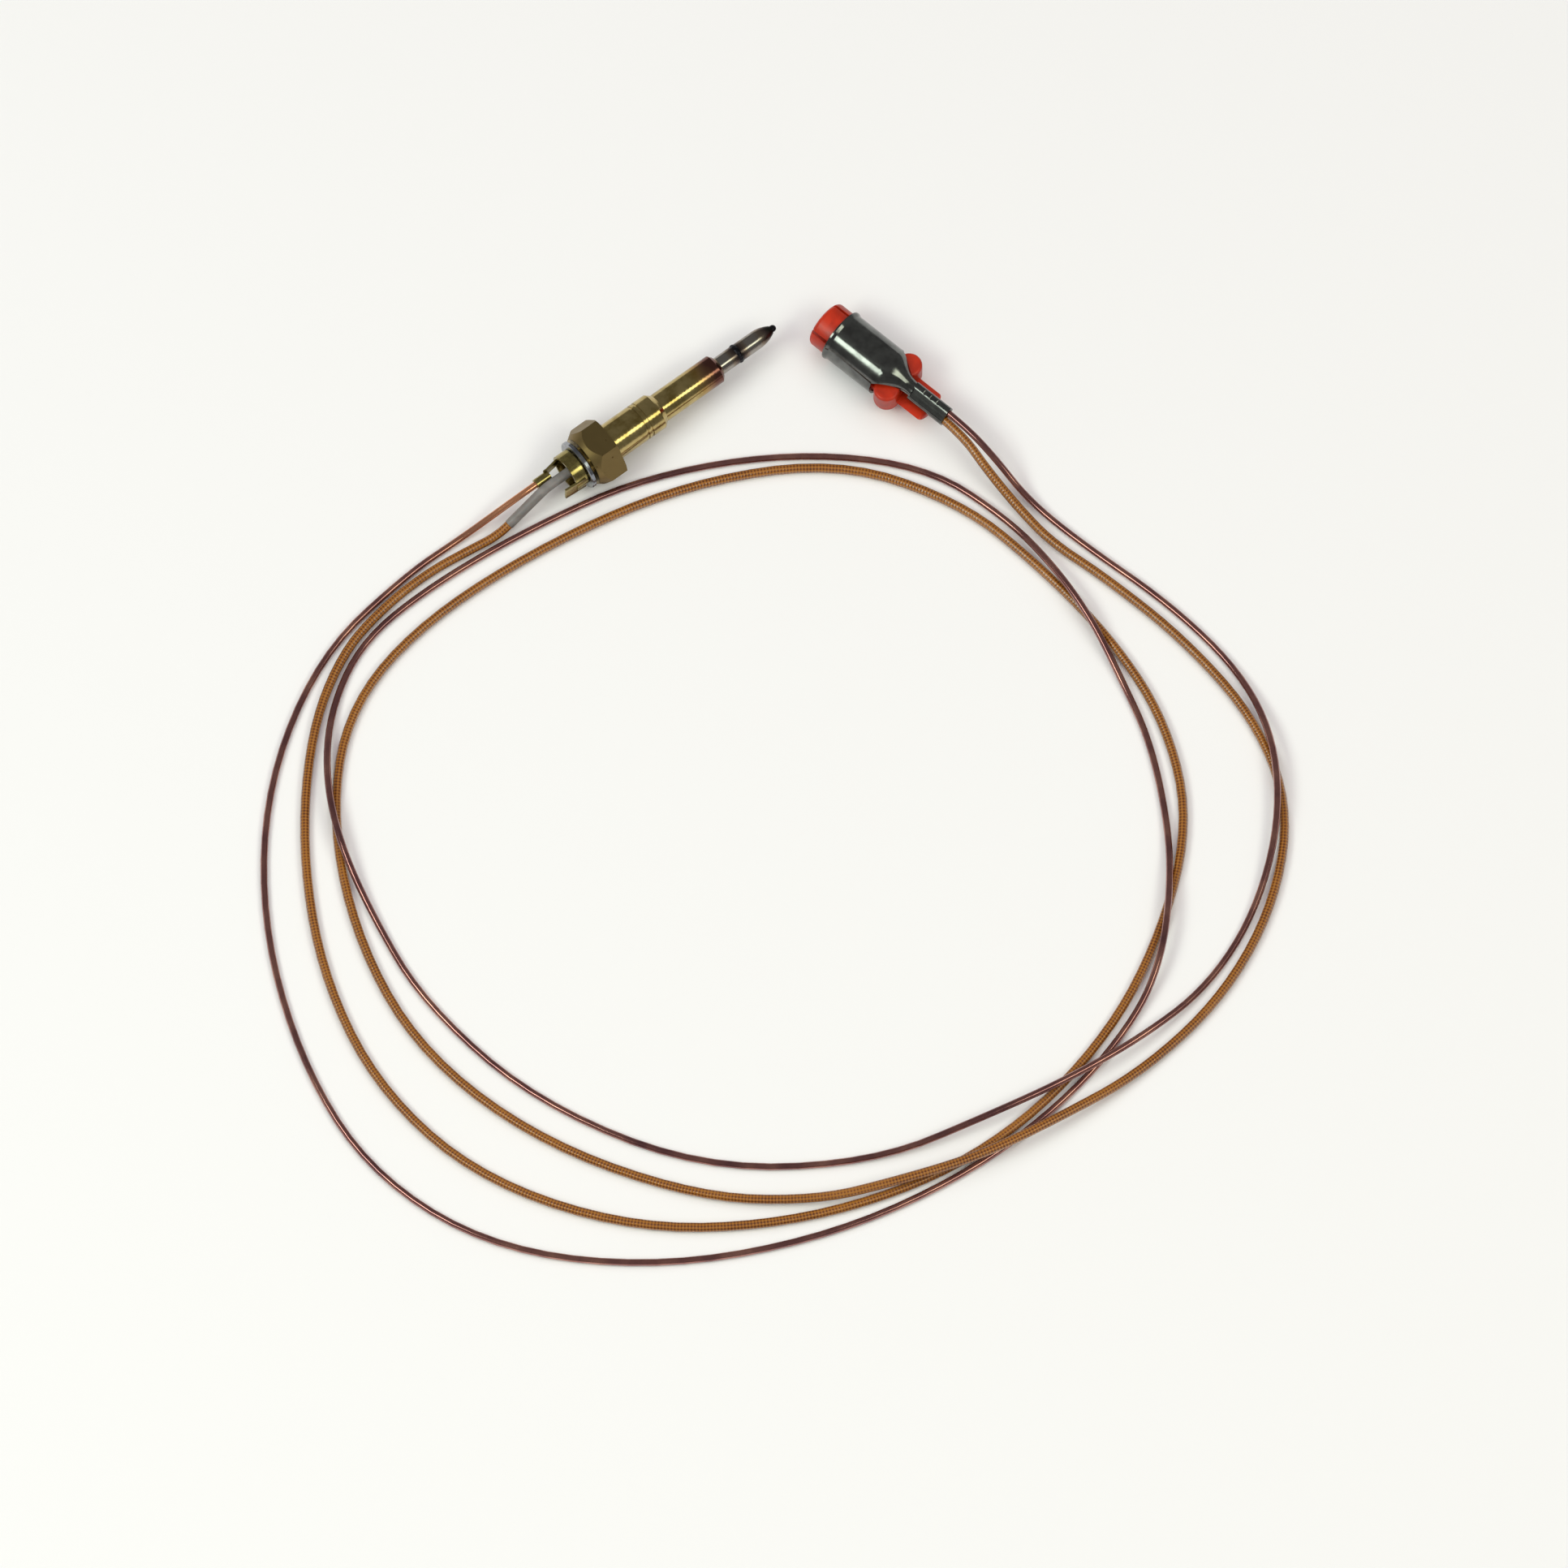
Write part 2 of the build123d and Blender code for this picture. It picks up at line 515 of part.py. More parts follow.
with BuildPart() as insulated_lead:
    with BuildLine() as insulated_line:
        FilletPolyline(*insulated_points, radius=bend_radii(insulated_points))
    with BuildSketch(Plane(origin=insulated_points[0], z_dir=insulated_points[1] - insulated_points[0])):
        Circle(INSULATED_DIAMETER / 2)
    sweep()

copper_lead.part.label = "copper_lead"
insulated_lead.part.label = "insulated_lead"
check_lead("copper_lead", copper_lead.part, copper_line, copper_points, COPPER_DIAMETER)
check_lead("insulated_lead", insulated_lead.part, insulated_line, insulated_points, INSULATED_DIAMETER)

# ---------------------------------------------------------------- connector
SHELL_RADIUS = SHELL_DIAMETER / 2
BORE_RADIUS = SHELL_RADIUS - SHELL_SHEET
LIP_RADIUS = LIP_DIAMETER / 2
BODY_RADIUS = BORE_RADIUS - FIT_CLEARANCE

# The shoulder's cross-sections from the tube to the barrel: each is a strip of sheet bent
# to an arc, given by its place along the tail, outer radius, the arc's centre height and
# half its spread in degrees.
SHOULDER_SECTIONS = [
    (SHELL_LENGTH, SHELL_RADIUS, 0.0, 64.0),
    (SHELL_LENGTH + 1.6, SHELL_RADIUS * 0.86, 0.45, 56.0),
    (SHELL_LENGTH + 3.4, SHELL_RADIUS * 0.5, 1.25, 66.0),
    (SHOULDER_END, LEAD_SPREAD + COPPER_DIAMETER / 2 + BARREL_SHEET, BARREL_HEIGHT, 88.0),
]

with BuildPart() as connector_shell:
    # The rolled tube with its flared lip.
    with BuildSketch(elevation):
        with BuildLine():
            Polyline((0, LIP_RADIUS - SHELL_SHEET), (0, LIP_RADIUS), (LIP_LENGTH * 0.35, LIP_RADIUS))
            Line((LIP_LENGTH * 0.35, LIP_RADIUS), (LIP_LENGTH, SHELL_RADIUS))
            Line((LIP_LENGTH, SHELL_RADIUS), (SHELL_LENGTH, SHELL_RADIUS))
            Line((SHELL_LENGTH, SHELL_RADIUS), (SHELL_LENGTH, BORE_RADIUS))
            Line((SHELL_LENGTH, BORE_RADIUS), (LIP_LENGTH, BORE_RADIUS))
            Line((LIP_LENGTH, BORE_RADIUS), (0, LIP_RADIUS - SHELL_SHEET))
        make_face()
    revolve(axis=connector_axis)
    # The shoulder, where the sheet narrows from the tube to a channel over the leads.
    for along, radius, centre_height, spread in SHOULDER_SECTIONS:
        inner = radius - BARREL_SHEET
        reach = math.radians(spread)
        with BuildSketch(mouth.offset(along)):
            with BuildLine():
                outer_arc = ThreePointArc(
                    (-radius * math.sin(reach), centre_height + radius * math.cos(reach)),
                    (0, centre_height + radius),
                    (radius * math.sin(reach), centre_height + radius * math.cos(reach)),
                )
                inner_arc = ThreePointArc(
                    (-inner * math.sin(reach), centre_height + inner * math.cos(reach)),
                    (0, centre_height + inner),
                    (inner * math.sin(reach), centre_height + inner * math.cos(reach)),
                )
                Line(outer_arc @ 0, inner_arc @ 0)
                Line(outer_arc @ 1, inner_arc @ 1)
            make_face()
    loft()
    # The barrel, closed round both leads with the copper one above and beside the other.
    with BuildSketch(mouth.offset(SHOULDER_END - 0.3)):
        with BuildLine():
            CenterArc(COPPER_IN_BARREL, COPPER_DIAMETER / 2 + FIT_CLEARANCE + BARREL_SHEET, 0, 360)
            CenterArc(INSULATED_IN_BARREL, INSULATED_DIAMETER / 2 + FIT_CLEARANCE + BARREL_SHEET, 0, 360)
        make_hull()
    extrude(amount=BARREL_END - SHOULDER_END + 0.3)
    with BuildSketch(mouth.offset(SHOULDER_END - 0.3)):
        with BuildLine():
            CenterArc(COPPER_IN_BARREL, COPPER_DIAMETER / 2 + FIT_CLEARANCE, 0, 360)
            CenterArc(INSULATED_IN_BARREL, INSULATED_DIAMETER / 2 + FIT_CLEARANCE, 0, 360)
        make_hull()
    extrude(amount=BARREL_END - SHOULDER_END + 0.3, mode=Mode.SUBTRACT)
    # The crimping tool's ridges across the barrel's top.
    barrel_top = COPPER_IN_BARREL[1] + COPPER_DIAMETER / 2 + FIT_CLEARANCE + BARREL_SHEET
    with BuildSketch(elevation):
        with Locations(*[(along, barrel_top + CRIMP_MARK_RADIUS - CRIMP_MARK_DEPTH) for along in CRIMP_MARKS]):
            Circle(CRIMP_MARK_RADIUS)
    extrude(amount=SHELL_DIAMETER / 2, both=True, mode=Mode.SUBTRACT)
    # The seam where the rolled sheet's edges meet, under the tube.
    with BuildSketch(plan.offset(-LIP_RADIUS - 1)):
        with Locations((SHELL_LENGTH / 2, 0)):
            Rectangle(SHELL_LENGTH + 2, SEAM_GAP)
    extrude(amount=LIP_RADIUS + 1 - BORE_RADIUS / 2, mode=Mode.SUBTRACT)
    # Round windows in both sides for the insulator's ears.
    with BuildSketch(plan.offset(-LIP_RADIUS - 1)):
        with Locations((EAR_X, EAR_OFFSET), (EAR_X, -EAR_OFFSET)):
            Circle(EAR_RADIUS + 0.15)
    extrude(amount=LIP_RADIUS + 1 + EAR_TOP + 0.15, mode=Mode.SUBTRACT)

with BuildPart() as connector_insulator:
    # Turned form: slit nose, body in the shell.
    with BuildSketch(mouth.offset(-NOSE_REACH)):
        Circle(NOSE_DIAMETER / 2)
    extrude(amount=NOSE_REACH)
    nose_rim = connector_insulator.faces().sort_by(connector_axis)[0].edges()
    fillet(nose_rim, radius=NOSE_ROUND)
    with BuildSketch(mouth):
        Circle(BODY_RADIUS)
    extrude(amount=INSULATOR_BODY_END)
    # Behind the shell only the lower half goes on, as a saddle that joins the two ears.
    with BuildSketch(mouth.offset(INSULATOR_BODY_END)):
        Circle(SADDLE_RADIUS)
        with Locations((0, SADDLE_TOP + SADDLE_RADIUS)):
            Rectangle(2 * SADDLE_RADIUS + 1, 2 * SADDLE_RADIUS, mode=Mode.SUBTRACT)
    extrude(amount=SADDLE_END - INSULATOR_BODY_END)
    with BuildSketch(mouth.offset(-NOSE_REACH)):
        Circle(NOSE_BORE / 2)
    extrude(amount=NOSE_DEPTH, mode=Mode.SUBTRACT)
    with BuildSketch(mouth.offset(-NOSE_REACH)):
        with PolarLocations(NOSE_DIAMETER / 2, SLIT_COUNT, start_angle=SLIT_ANGLE):
            Rectangle(NOSE_DIAMETER - NOSE_BORE + 1, SLIT_WIDTH)
    extrude(amount=SLIT_DEPTH, mode=Mode.SUBTRACT)
    # The half-round tongue under the barrel, with a channel for the insulated lead's core.
    with BuildSketch(mouth.offset(SADDLE_END)):
        Circle(TONGUE_WIDTH / 2)
        with Locations((0, TONGUE_TOP + TONGUE_WIDTH / 2)):
            Rectangle(TONGUE_WIDTH + 1, TONGUE_WIDTH, mode=Mode.SUBTRACT)
    extrude(amount=TONGUE_END - SADDLE_END)
    tongue_rim = connector_insulator.faces().sort_by(connector_axis)[-1].edges()
    fillet(tongue_rim, radius=TONGUE_ROUND)
    # Two ears that stand out through the shell's windows, their edges rounded.
    with BuildPart(mode=Mode.PRIVATE) as ears:
        with BuildSketch(plan.offset(EAR_BOTTOM)):
            with Locations((EAR_X, EAR_OFFSET), (EAR_X, -EAR_OFFSET)):
                Circle(EAR_RADIUS)
        extrude(amount=EAR_TOP - EAR_BOTTOM)
        fillet(ears.edges().filter_by(GeomType.CIRCLE), radius=EAR_ROUND)
    add(ears.part)
    # Seats for the centre contact and its tail.
    with BuildSketch(mouth.offset(NOSE_DEPTH - NOSE_REACH)):
        Circle(CONTACT_BORE / 2 + CONTACT_WALL + FIT_CLEARANCE)
    extrude(amount=CONTACT_BACK - NOSE_DEPTH + NOSE_REACH, mode=Mode.SUBTRACT)
    with BuildSketch(mouth.offset(CONTACT_BACK)):
        Circle(CONTACT_TAIL_DIAMETER / 2 + FIT_CLEARANCE)
    extrude(amount=CONTACT_TAIL_END + 1 - CONTACT_BACK, mode=Mode.SUBTRACT)
    with BuildSketch(plan):
        with Locations(((CONTACT_TAIL_END + SADDLE_END) / 2 + 1, 0)):
            Rectangle(SADDLE_END - CONTACT_TAIL_END + 2, TONGUE_CHANNEL)
    extrude(amount=TONGUE_CHANNEL / 2, both=True, mode=Mode.SUBTRACT)

with BuildPart() as centre_contact:
    with BuildSketch(mouth.offset(CONTACT_FRONT)):
        Circle(CONTACT_BORE / 2 + CONTACT_WALL)
    extrude(amount=CONTACT_BACK - CONTACT_FRONT)
    with BuildSketch(mouth.offset(CONTACT_BACK)):
        Circle(CONTACT_TAIL_DIAMETER / 2)
    extrude(amount=CONTACT_TAIL_END - CONTACT_BACK)
    with BuildSketch(mouth.offset(CONTACT_FRONT)):
        Circle(CONTACT_BORE / 2)
    extrude(amount=CONTACT_BACK - CONTACT_WALL - CONTACT_FRONT, mode=Mode.SUBTRACT)
    with BuildSketch(mouth.offset(CONTACT_TAIL_END)):
        Circle(CORE_DIAMETER / 2 + FIT_CLEARANCE)
    extrude(amount=-CONTACT_TAIL_END + CONTACT_BACK + 1, mode=Mode.SUBTRACT)

core_points = [
    in_connector(LEAD_STOP, *INSULATED_IN_BARREL),
    in_connector(SHOULDER_END - 0.6, *INSULATED_IN_BARREL),
    in_connector(SADDLE_END - 2.0, 0, 0),
    in_connector(CONTACT_BACK + 1.2, 0, 0),
]
with BuildPart() as lead_core_connector_end:
    with BuildLine():
        FilletPolyline(*core_points, radius=1.5)
    with BuildSketch(Plane(origin=core_points[0], z_dir=-tail)):
        Circle(CORE_DIAMETER / 2)
    sweep()

connector_shell.part.label = "connector_shell"
connector_insulator.part.label = "connector_insulator"
centre_contact.part.label = "centre_contact"
lead_core_connector_end.part.label = "lead_core_connector_end"

# ---------------------------------------------------------------- export
for piece in (
    hex_body,
    probe_tube,
    probe_weld_ring,
    probe_tip,
    hot_junction_bead,
    braze_ring,
    electrode,
    electrode_insulation,
    rear_bush,
    retaining_washer,
    earth_terminal,
    splice_sleeve,
    splice_ferrule,
    lead_core_head_end,
    copper_lead,
    insulated_lead,
    connector_shell,
    connector_insulator,
    centre_contact,
    lead_core_connector_end,
):
    export_step(piece.part, f"parts/{piece.part.label}.step")
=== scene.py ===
"""Gas hob thermocouple: a brass burner head, two free leads and a push-on connector.

Everything is in metres, in the part's own frame: the origin is the centre of the
hexagon's front face, +X runs along the head to the probe's tip and +Z is up. The head
and the leads lie on a table at TABLE_Z.
"""

import logging
import math
from collections.abc import Sequence
from dataclasses import dataclass, field
from enum import Enum

import bpy
from mathutils import Matrix, Vector

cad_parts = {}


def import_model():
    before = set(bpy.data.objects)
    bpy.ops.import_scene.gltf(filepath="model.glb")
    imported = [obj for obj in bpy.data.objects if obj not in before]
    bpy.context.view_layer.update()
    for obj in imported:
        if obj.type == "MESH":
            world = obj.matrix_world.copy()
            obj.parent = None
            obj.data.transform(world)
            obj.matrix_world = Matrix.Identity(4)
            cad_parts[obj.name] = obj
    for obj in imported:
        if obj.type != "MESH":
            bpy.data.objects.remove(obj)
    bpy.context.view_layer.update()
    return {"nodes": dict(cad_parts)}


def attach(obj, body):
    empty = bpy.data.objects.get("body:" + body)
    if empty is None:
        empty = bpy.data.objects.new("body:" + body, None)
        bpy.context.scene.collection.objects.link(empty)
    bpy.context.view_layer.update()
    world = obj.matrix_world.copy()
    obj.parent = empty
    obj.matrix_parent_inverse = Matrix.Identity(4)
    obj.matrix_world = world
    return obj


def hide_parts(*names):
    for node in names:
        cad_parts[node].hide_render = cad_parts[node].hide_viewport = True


LOG = logging.getLogger("thermocouple")
MM = 0.001
HEX_ACROSS_FLATS = 10.0 * MM
TABLE_Z = -HEX_ACROSS_FLATS / 2
TAIL_HEADING = math.radians(-78.3)  # the way the connector's tail points
FIXED_BODY = "thermocouple"  # of everything but the washer
SENSOR_WIDTH = 36.0  # the camera's, in millimetres
WAVE_RATE = 20.0  # radians that a wave texture of scale 1 turns in a metre
# The Mix node's sockets by place, because its colours and its numbers share their names.
COLOUR_A, COLOUR_B, COLOUR_OUT = 6, 7, 2
NUMBER_A, NUMBER_B, NUMBER_OUT = 2, 3, 0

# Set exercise
Starting with the first line of the data above, copy each line exactly until you reach the line with "BODY_RADIUS = BORE_RADIUS - FIT_CLEARANCE"; include that line as well.

# Output for this exercise
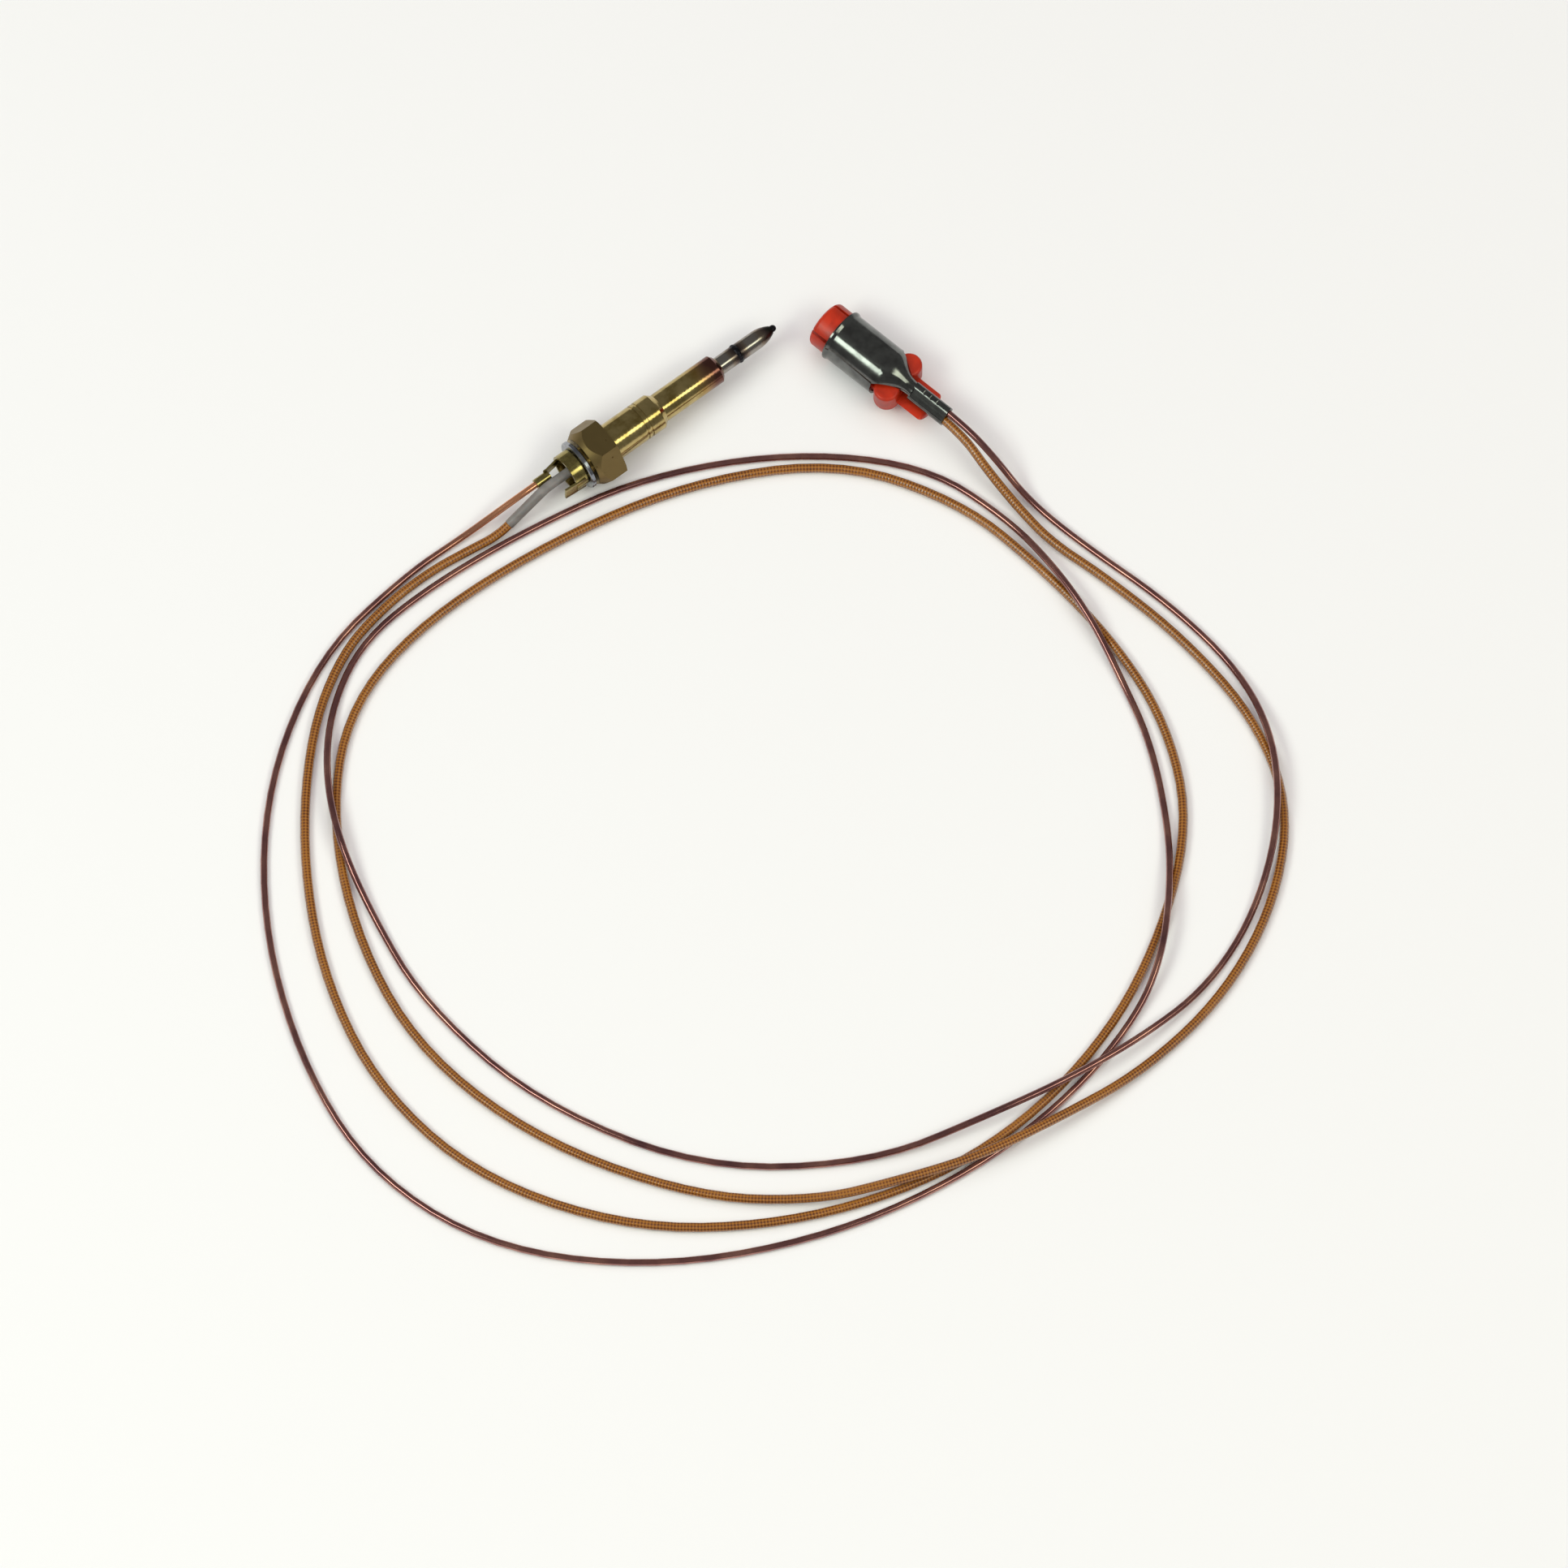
Write part 2 of the build123d and Blender code for this picture. It picks up at line 515 of part.py. More parts follow.
with BuildPart() as insulated_lead:
    with BuildLine() as insulated_line:
        FilletPolyline(*insulated_points, radius=bend_radii(insulated_points))
    with BuildSketch(Plane(origin=insulated_points[0], z_dir=insulated_points[1] - insulated_points[0])):
        Circle(INSULATED_DIAMETER / 2)
    sweep()

copper_lead.part.label = "copper_lead"
insulated_lead.part.label = "insulated_lead"
check_lead("copper_lead", copper_lead.part, copper_line, copper_points, COPPER_DIAMETER)
check_lead("insulated_lead", insulated_lead.part, insulated_line, insulated_points, INSULATED_DIAMETER)

# ---------------------------------------------------------------- connector
SHELL_RADIUS = SHELL_DIAMETER / 2
BORE_RADIUS = SHELL_RADIUS - SHELL_SHEET
LIP_RADIUS = LIP_DIAMETER / 2
BODY_RADIUS = BORE_RADIUS - FIT_CLEARANCE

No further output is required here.